Resistiu muito a ter que parar com as outras atividades, especialmente o krav maga, porém, com o quadro físico piorando, não teve escolha. O medo de, forçosamente, interromper seu projeto profissional - estava abrindo seu salão naquele momento – falou mais alto. Não podia colocar em risco o que dá sentido e sustento à sua vida. Venceram, então, a esperança de curar-se e livrar-se das dores, a curiosidade investigativa e a intuição de ter encontrado um bom caminho. Assim, além de ter se despedido, mesmo que temporariamente, de todas as outras atividades, embarcou em sessões diárias e em leituras sobre Frederick Mathias Alexander e sua criação. Incluiu a prática cotidiana de semisupina duas vezes ao dia, antes de sair de casa pela manhã e ao voltar à noite. Encantou-se com o mantra eu desejo o meu pescoço livre e seu o efeito imediato: “isso realmente funciona porque você está mandando mensagem para o seu corpo” e ele obedece. Seguir as direções sem colapsar, pensar em up, caminhar para trás indo para frente... Seus pensamentos foram absorvendo um novo conceito de movimento, conduzindo sua estrutura física a mover-se numa dança sutil. Em dois meses, percebeu mudanças positivas em todo o corpo e no humor, e agora as dores oscilam entre 4 e 5, numa escala de 0 a 10. Para uma personalidade independente como a de Keith Harris, a autonomia mental e corporal que está adquirindo nesse processo é fundamental na decisão de permanecer praticando a Técnica Alexander.

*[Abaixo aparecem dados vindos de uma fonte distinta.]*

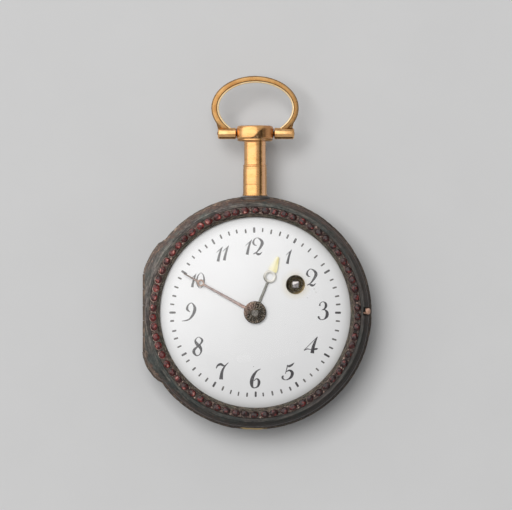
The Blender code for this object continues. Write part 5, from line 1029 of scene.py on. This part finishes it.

Esse novo conhecimento tem influenciado sua atuação profissional com resultados visíveis, mesmo que – ainda - sutis. Percebe isso no momento mais importante da sua atividade, justamente a hora do corte do cabelo, quando ‘ajusta’ os dois lados da cabeça da sua cliente para ter uma visão mais apropriada para fazer o corte. Afora movimentar-se mais livremente nessa ação, sua nova forma de se posicionar influencia no resultado final do corte, que, segundo ele, fica melhor e mais viçoso. Outra experiência muito importante e prazerosa no salão - que recebe muitos jovens interessados em aprender seu ofício - tem sido aplicar os exercícios e os princípios da Técnica Alexander nas instruções aos seus ajudantes e alunos. Ensinar a partir dos tais princípios tem sido como adotar uma nova e revolucionária pedagogia, ressignificando, assim, mais esse aspecto da sua forma de trabalhar e de mover-se entre uma ação e outra. Por tudo isso, Keith Harris voltou a escancarar o sorriso esquecido entre dores - inclusive a dor de deixar de praticar krav maga.